En noviembre de 2013, el entonces secretario de Estado de Estados Unidos, John Kerry, proclamó sonoramente el fin de la doctrina Monroe, anticipando el que hubiera podido ser, quizás, un giro histórico en los términos de la relación con América Latina. Sin embargo, no hubo tal. Y en lo esencial, la región al sur del Río Grande siguió siendo “el continente abandonado” por Washington -con la atención puesta en otros lugares del mundo-; y la relación interamericana siguió siendo “la relación olvidada”, frente a otras más acuciantes y prioritarias.
Entre tanto, la presencia de actores extra-hemisféricos en lo que antaño fuera considerado el “patio trasero” de Estados Unidos, siguió aumentando y consolidándose. China, Rusia, India -y en menor medida Irán o Turquía- densificaron su relacionamiento con los países latinoamericanos, en distintos ámbitos (del económico al cultural), con arreglo a variados intereses y mediante múltiples estrategias de aproximación. Dicho de otra manera, la retirada de Washington allanó el camino para una creciente diversificación de los interlocutores internacionales de los Estados de América Latina, en un mercado global cada vez más amplio y abierto, no sólo en lo comercial sino también en lo puramente político.
De hecho, algunos países han aprovechado la oportunidad para aumentar su margen de maniobra externo (algunos dirían “su autonomía”, aunque decirlo así no más, sin matices ni con beneficio de inventario, sea siempre bastante engañoso), mediante el desarrollo de cierta “polivalencia” geopolítica. Es decir, de la capacidad de establecer relaciones de distinto contenido, intensidad y profundidad; con un amplio espectro de socios o contrapartes; sin sujeción a precondiciones dogmáticas ni cláusulas de exclusividad; y aprovechando la existencia de una oferta cada vez más amplia.
Así, un país como Nicaragua coopera con Estados Unidos en materia de lucha contra el narcotráfico, recibe asistencia de Rusia en materia de defensa -hospedando en su territorio, a cambio, una estación de seguimiento satelital-, acepta fondos taiwaneses de ayuda al desarrollo y se alinea con China en algunos foros multilaterales.
Como toda promiscuidad, la promiscuidad geopolítica ofrece tantas satisfacciones como riesgos. Al aprovechar las ventajas de una oferta ampliada de interlocutores y proveedores, los Estados pueden disminuir los costos de su acción exterior y satisfacer mejor sus intereses, también internos. Pero como rara vez las relaciones internacionales se limitan a lo puramente material -incluso aunque así lo parezca-, no se sale fácilmente ilesos del creciente intercambio y la interdependencia con socios tan diversos, por muy ocasionales y puntuales que sean.

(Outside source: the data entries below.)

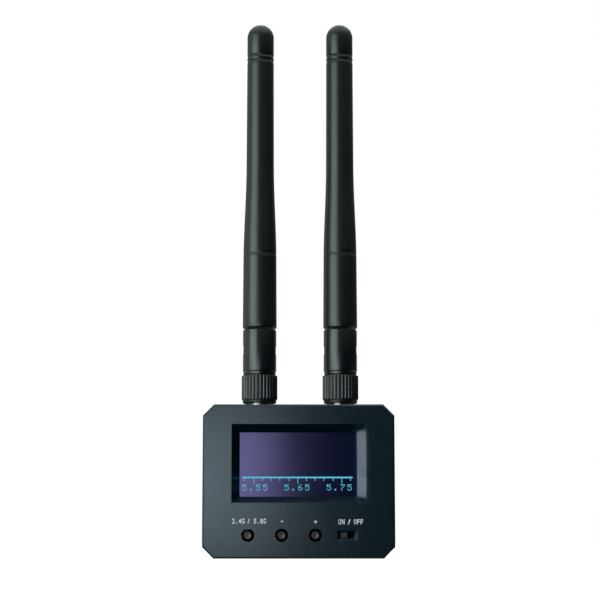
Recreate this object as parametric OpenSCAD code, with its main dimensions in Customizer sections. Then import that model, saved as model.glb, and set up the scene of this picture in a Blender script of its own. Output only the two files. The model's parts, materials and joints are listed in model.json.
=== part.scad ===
// Pocket two-band radio spectrum analyzer with two folding antennas.
// Millimetres. X to the right, the face with the display looks toward -Y, Z up.
// Origin: bottom centre of the whole object, at the level it stands on.

/* [Case] */
// Width of the case
case_w = 51; // [50:0.5:54]
// Height of the case
case_h = 40.7; // [40.7:0.1:42]
// Thickness of the case walls
wall = 1.7; // [1.5:0.1:1.8]
// Size of the 45 degree cuts on the four corners
corner = 3; // [2.2:0.1:3.2]
// Bevel along the front and back edges
edge_bevel = 0.45; // [0.2:0.05:0.8]

/* [Display window] */
// Width of the window opening at the front face
window_w = 35.7; // [34:0.1:36]
// Height of the window opening at the front face
window_h = 20.8; // [20:0.1:21.5]
// Depth of the sloped window frame
window_depth = 3.2; // [2.4:0.1:3.2]

/* [Controls] */
// Spacing of the three push buttons
button_pitch = 8.94; // [8:0.02:9.2]
// Diameter of the button holes
button_hole_d = 3.5; // [3:0.1:3.6]
// Diameter of the button plungers
plunger_d = 2.2; // [2:0.1:2.6]
// Travel of a push button
press_travel = 0.25; // [0.2:0.05:0.3]
// Travel of the power switch
switch_travel = 1.75; // [1.5:0.05:1.8]

/* [Antennas] */
// Half the distance between the two antenna axes
antenna_x = 11.03; // [10.5:0.01:12]
// Height of an antenna above its knurled nut
antenna_reach = 98.7; // [80:0.1:140]
// Outside diameter of the tube at the hinge end
tube_d = 9.3; // [8.9:0.1:9.4]
// Outside diameter of the tube above its shoulder
slim_d = 7.6; // [7.4:0.1:8]
// Outside diameter of the tube at its tip
tip_d = 7.4; // [7:0.1:7.6]
// Number of ribs on the knurled nut
rib_count = 32; // [24:1:40]

/* [Hidden] */
$fn = 64;
eps = 0.01;

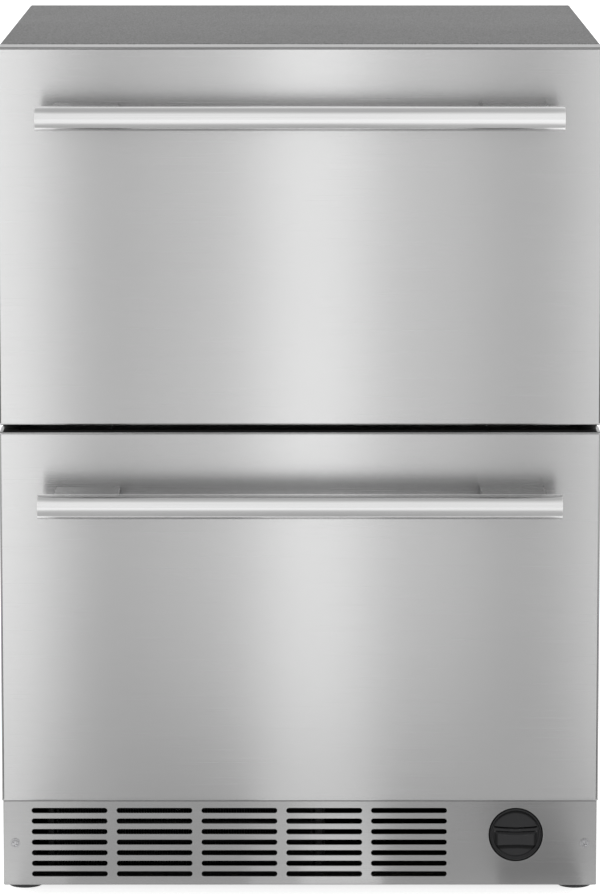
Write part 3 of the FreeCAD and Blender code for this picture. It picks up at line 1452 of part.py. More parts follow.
# ---------------------------------------------------------------- check and write
faults = []
for item in doc.Objects:
    if "Invalid" in item.State or "Error" in item.State:
        faults.append(f"{item.Label}: {item.State}")
for cut in cuts:
    before = cut.BaseFeature.Shape.Volume if cut.BaseFeature else 0
    if before - cut.Shape.Volume < 1:
        faults.append(f"{cut.Label} removes nothing")
for item in made:
    if item.Shape.isNull() or not item.Shape.isValid() or not item.Shape.Solids:
        faults.append(f"{item.Label}: bad shape")
if faults:
    raise SystemExit("\n".join(faults))
os.makedirs("parts", exist_ok=True)
for item in made:
    item.Shape.exportStep(os.path.join("parts", item.Label + ".step"))
print(len(made), "sub-parts written")
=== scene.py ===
"""Looks of the undercounter drawer refrigerator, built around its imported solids.

Metres, in the frame of the solids: X to the right seen from the front, Y to the back, Z up.
"""
import json
import math

import bmesh
import bpy
from mathutils import Matrix, Vector

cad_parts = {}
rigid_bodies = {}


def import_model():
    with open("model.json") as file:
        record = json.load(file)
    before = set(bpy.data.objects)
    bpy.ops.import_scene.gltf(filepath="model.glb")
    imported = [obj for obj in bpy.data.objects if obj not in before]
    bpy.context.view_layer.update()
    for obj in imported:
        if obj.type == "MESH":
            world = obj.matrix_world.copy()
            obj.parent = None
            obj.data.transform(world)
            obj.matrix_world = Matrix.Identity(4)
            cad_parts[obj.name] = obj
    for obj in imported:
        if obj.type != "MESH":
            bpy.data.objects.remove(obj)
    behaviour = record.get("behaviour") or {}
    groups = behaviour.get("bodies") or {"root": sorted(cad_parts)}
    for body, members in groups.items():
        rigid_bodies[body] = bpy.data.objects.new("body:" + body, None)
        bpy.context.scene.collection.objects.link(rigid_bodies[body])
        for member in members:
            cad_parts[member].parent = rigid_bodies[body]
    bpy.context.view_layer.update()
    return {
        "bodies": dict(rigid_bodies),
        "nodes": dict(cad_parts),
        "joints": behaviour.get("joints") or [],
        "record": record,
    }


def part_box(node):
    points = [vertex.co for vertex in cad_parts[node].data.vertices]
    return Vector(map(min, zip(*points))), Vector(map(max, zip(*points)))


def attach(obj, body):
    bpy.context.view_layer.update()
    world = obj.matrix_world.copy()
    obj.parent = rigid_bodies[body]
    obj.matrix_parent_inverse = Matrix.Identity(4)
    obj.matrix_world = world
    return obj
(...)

Sin abandonar un prudente y necesario pragmatismo, y sin caer en el extremo opuesto (“el espíritu de cruzada” contra el cual advertían los partidarios del Realismo), hay que admitir que, por muy neutra que se defina la aproximación, la naturaleza del régimen político y la concepción del orden internacional de quienes intervienen en ella acaba tarde o temprano permeándola. O para decirlo de otro modo: difícilmente alguna relación es pura y solamente material en la política internacional.
Lo que actualmente ocurre en Venezuela es tan ilustrativo como aleccionador. Más allá de la inspiración y la asesoría cubana que tanto han moldeado el experimento chavista y que rodean, como un parapeto, al madurismo; Rusia y China son hoy las fuentes del oxígeno económico y financiero del que depende, en parte importante, la supervivencia del régimen. (También, quizá, porque su propio interés está por ahora vinculado a que así sea). En ese sentido, Moscú y Beijing se han vuelto variables imprescindibles en la ecuación que define la marcha de los acontecimientos en Venezuela, y deben ser considerados como tales a la hora de abordarlos multilateralmente desde la propia región latinoamericana.
En efecto: la “doctrina Monroe” parece haber fenecido. Pero en su deceso hay tanto qué celebrar como lamentar. Sobre todo si el vacío que deja no es colmado por una apuesta renovada y convergente por la democracia y la libertad por los que tanto ha tenido que luchar América Latina a lo largo de su historia.